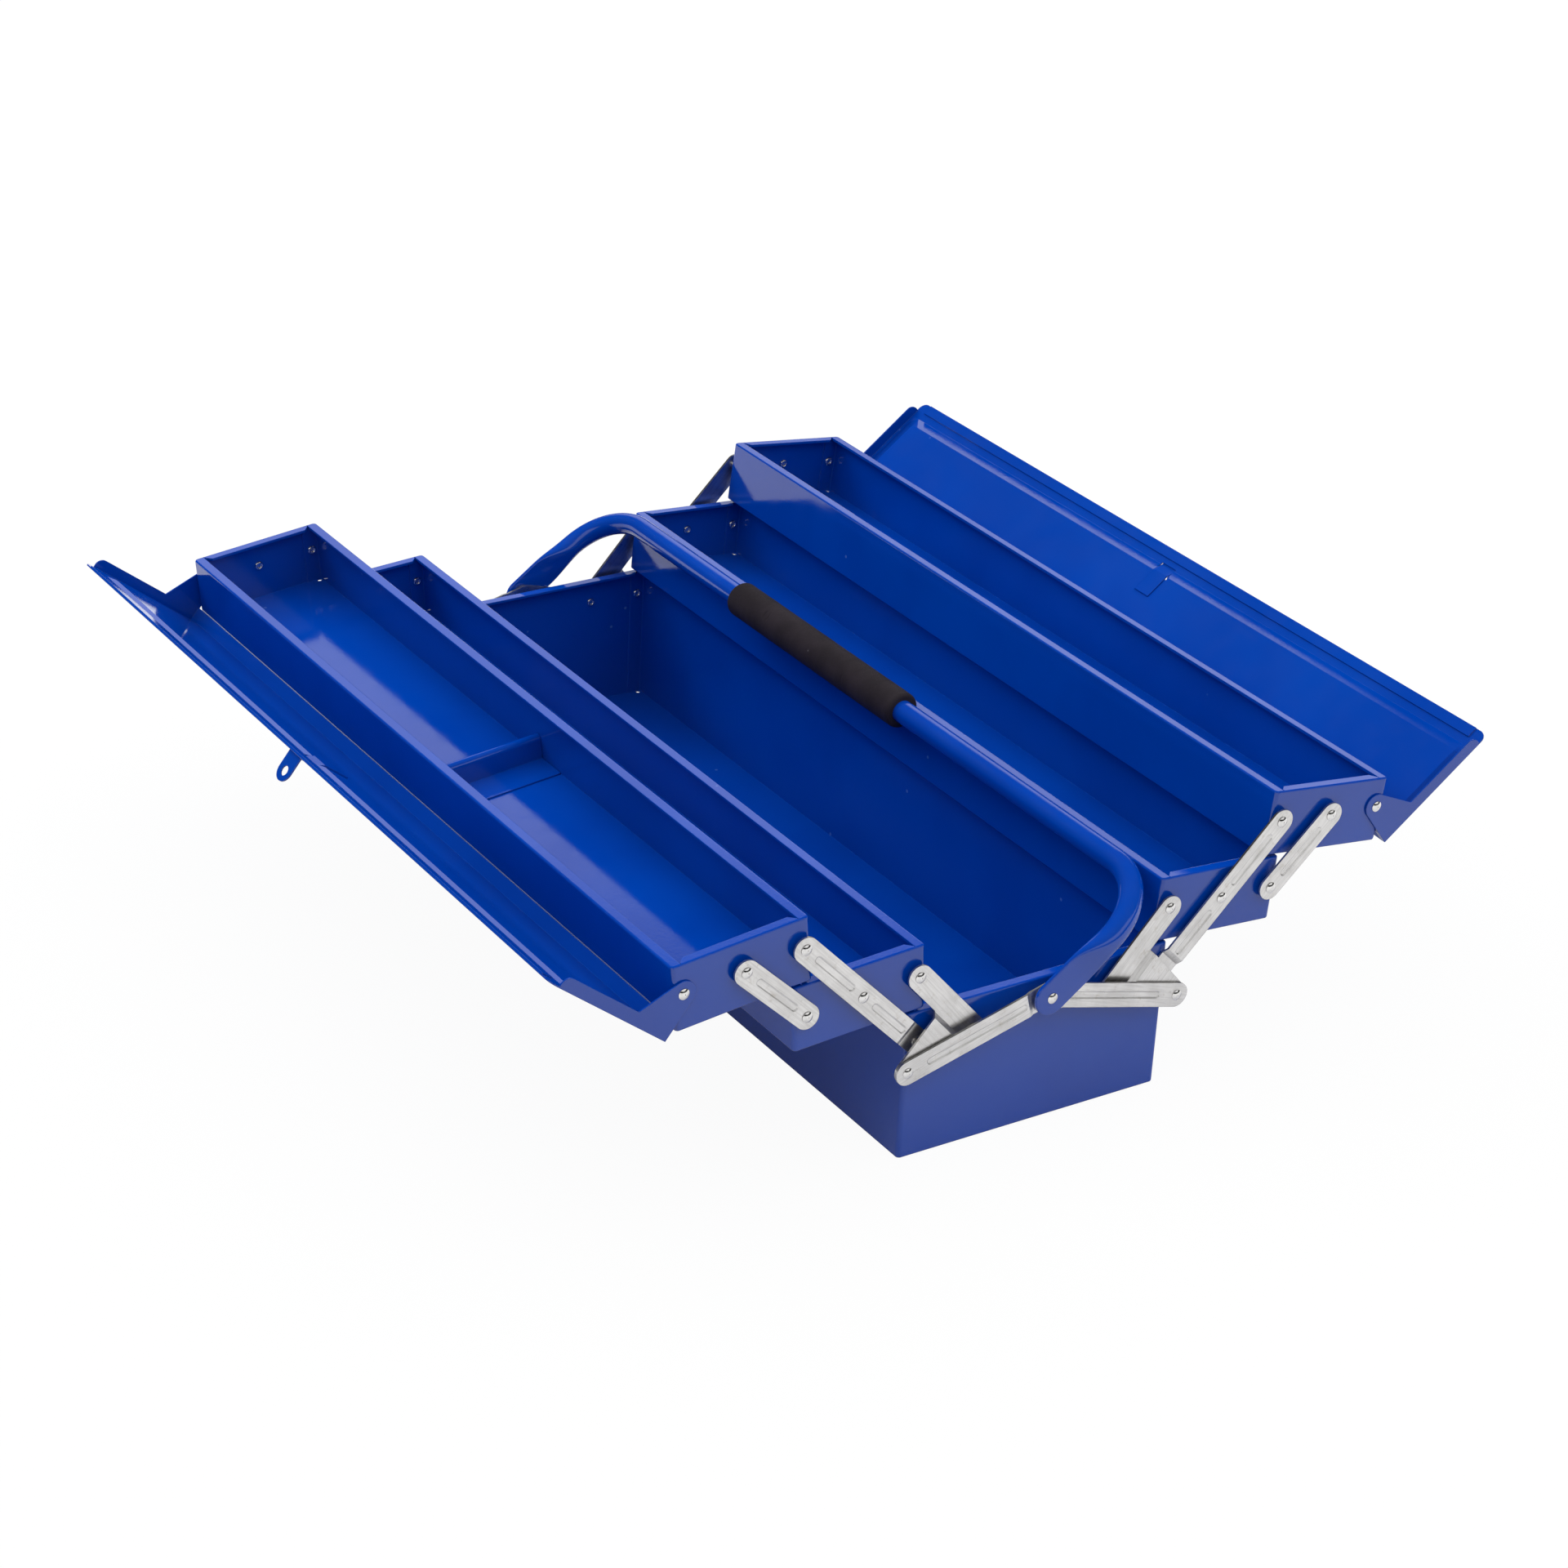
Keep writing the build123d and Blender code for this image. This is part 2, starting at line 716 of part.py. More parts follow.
def handle_grip():
    """A soft sleeve round the straight of the tube, moved along it as the photograph shows."""
    plane = handle_plane()
    start = plane.origin + plane.y_dir * handle_rise + plane.x_dir * (grip_shift - grip_length / 2)
    end = Plane(origin=start, x_dir=plane.y_dir, z_dir=plane.x_dir)
    with BuildPart() as grip:
        with BuildSketch(end):
            Circle(grip_radius)
        extrude(amount=grip_length)
        fillet(grip.edges().filter_by(GeomType.CIRCLE), grip_edge)
        with BuildSketch(end):
            Circle(tube_radius + running_fit)
        extrude(amount=grip_length, mode=Mode.SUBTRACT)
    return grip


# ---------------------------------------------------------------- divider

def tray_divider():
    """A partition across the front upper tray, with a rolled top and a wide foot."""
    span = tray_width - 2 * sheet - 2 * divider_play
    roll_height = divider_height - divider_roll
    with BuildPart() as divider:
        with BuildSketch(Plane.XZ):
            with BuildLine() as spine:
                Polyline((divider_foot, sheet / 2), (0, sheet / 2), (0, roll_height))
                CenterArc((-divider_roll, roll_height), divider_roll, 0, 180)
                Line((-2 * divider_roll, roll_height), (-2 * divider_roll, roll_height - divider_roll))
            trace(spine.line, line_width=sheet)
        extrude(amount=span / 2, both=True)
    front_floor = upper_tray_plane.offset(sheet)
    return mirrored(placed(divider.part, front_floor).part, Plane.XZ)


# ------------------------------------------------------------------ pieces

pieces = {}


def keep(name, piece):
    piece.part.label = name
    pieces[name] = piece.part


def keep_pair(name, back_piece):
    """A back piece, and its mirror image as the front piece."""
    keep("back_" + name, back_piece)
    keep("front_" + name, mirrored(back_piece.part, Plane.XZ))


def keep_four(name, back_near_piece):
    """A back near-end piece, and its mirror images at the other three places."""
    far = mirrored(back_near_piece.part, Plane.YZ)
    keep("back_near_" + name, back_near_piece)
    keep("back_far_" + name, far)
    keep("front_near_" + name, mirrored(back_near_piece.part, Plane.XZ))
    keep("front_far_" + name, mirrored(far.part, Plane.XZ))


base_holes = [(side * y, z) for side in (-1, 1) for y, z in base_pivots]
arm_shoulder = arm_layer - side_play
base_rivets = []
for side in (-1, 1):
    base_rivets.append(pivot_rivet((side * arm_base[0], arm_base[1]),
                                   inner_layer - side_play, body_width))
    base_rivets.append(pivot_rivet((side * crank_base[0], crank_base[1]),
                                   arm_shoulder, body_width))
keep("base_box", placed(folded_box(body_width, base_height, base_holes), base_plane))
keep("base_pivot_rivets", rivet_group(base_rivets, base_plane))

lower_box = folded_box(tray_width, tray_height, lower_pivots)
upper_box = folded_box(tray_width, tray_height, upper_pivots + [upper_lid_pivot])
lower_rivets = [pivot_rivet(pivot, arm_shoulder, tray_width) for pivot in lower_pivots]
upper_rivets = [pivot_rivet(pivot, arm_shoulder, tray_width) for pivot in upper_pivots]
keep_pair("lower_tray", placed(lower_box, lower_tray_plane))
keep_pair("upper_tray", placed(upper_box, upper_tray_plane))
keep_pair("lower_tray_rivets", rivet_group(lower_rivets, lower_tray_plane))
keep_pair("upper_tray_rivets", rivet_group(upper_rivets, upper_tray_plane))
keep_pair("lid_rivets", rivet_group([lid_rivet(upper_lid_pivot)], upper_tray_plane))
keep("tray_divider", tray_divider())

keep_four("long_arm", long_arm())
keep_four("short_arm", short_arm())
keep_four("crank", crank())
inner_link = handle_link(-link_set)
outer_link = handle_link(link_set)
keep("back_near_link", outer_link)
keep("back_far_link", mirrored(outer_link.part, Plane.YZ))
front_link = mirrored(inner_link.part, Plane.XZ)
keep("front_near_link", front_link)
keep("front_far_link", mirrored(front_link.part, Plane.YZ))
keep_pair("link_rivets", placed(both_ends(link_rivet_head()), Plane.XY))
keep_pair("crank_rivets", placed(both_ends(crank_rivet_tail()), Plane.XY))
keep("handle_rivets", placed(both_ends(handle_rivet()), Plane.XY))
keep("handle_tube", handle_tube())
keep("handle_grip", handle_grip())

keep_pair("lid", lid())
keep_pair("padlock_eye", padlock_eye())

os.makedirs("parts", exist_ok=True)
for name, part in pieces.items():
    export_step(part, "parts/" + name + ".step")
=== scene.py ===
import bpy
import bmesh
import json
from math import ceil, cos, exp, hypot, pi, radians, sin
from mathutils import Matrix, Vector, noise as turbulence


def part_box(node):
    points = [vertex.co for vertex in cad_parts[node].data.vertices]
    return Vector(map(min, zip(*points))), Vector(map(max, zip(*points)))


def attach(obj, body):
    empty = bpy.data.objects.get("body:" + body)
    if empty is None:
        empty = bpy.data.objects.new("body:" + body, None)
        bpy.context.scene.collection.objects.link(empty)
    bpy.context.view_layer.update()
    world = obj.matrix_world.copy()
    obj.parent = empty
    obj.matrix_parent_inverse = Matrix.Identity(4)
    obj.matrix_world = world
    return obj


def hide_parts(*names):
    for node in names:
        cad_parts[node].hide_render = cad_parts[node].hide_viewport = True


# Dressing for an open cantilever tool box: blue enamelled sheet steel, bright
# zinc-plated strips, domed rivets, and a hooped handle with a dark foam grip.
# Lengths are in metres. X runs along the box, -Y is the front half and Z is up.

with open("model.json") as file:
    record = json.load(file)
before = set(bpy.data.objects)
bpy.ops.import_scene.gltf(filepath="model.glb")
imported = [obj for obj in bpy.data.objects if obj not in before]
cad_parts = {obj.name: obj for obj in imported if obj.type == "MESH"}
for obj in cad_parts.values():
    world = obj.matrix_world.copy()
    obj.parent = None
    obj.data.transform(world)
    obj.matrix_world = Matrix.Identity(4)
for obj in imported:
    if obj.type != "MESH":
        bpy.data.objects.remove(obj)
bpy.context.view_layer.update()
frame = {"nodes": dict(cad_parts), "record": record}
nodes = frame["nodes"]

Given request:
Above are some lines. Repeat exactly, and only, those from the line that has "front_link = mirrored(inner_link.part, Plane.XZ)" through the line that has "bpy.context.scene.collection.objects.link(empty)".

Task solution:
front_link = mirrored(inner_link.part, Plane.XZ)
keep("front_near_link", front_link)
keep("front_far_link", mirrored(front_link.part, Plane.YZ))
keep_pair("link_rivets", placed(both_ends(link_rivet_head()), Plane.XY))
keep_pair("crank_rivets", placed(both_ends(crank_rivet_tail()), Plane.XY))
keep("handle_rivets", placed(both_ends(handle_rivet()), Plane.XY))
keep("handle_tube", handle_tube())
keep("handle_grip", handle_grip())

keep_pair("lid", lid())
keep_pair("padlock_eye", padlock_eye())

os.makedirs("parts", exist_ok=True)
for name, part in pieces.items():
    export_step(part, "parts/" + name + ".step")
=== scene.py ===
import bpy
import bmesh
import json
from math import ceil, cos, exp, hypot, pi, radians, sin
from mathutils import Matrix, Vector, noise as turbulence


def part_box(node):
    points = [vertex.co for vertex in cad_parts[node].data.vertices]
    return Vector(map(min, zip(*points))), Vector(map(max, zip(*points)))


def attach(obj, body):
    empty = bpy.data.objects.get("body:" + body)
    if empty is None:
        empty = bpy.data.objects.new("body:" + body, None)
        bpy.context.scene.collection.objects.link(empty)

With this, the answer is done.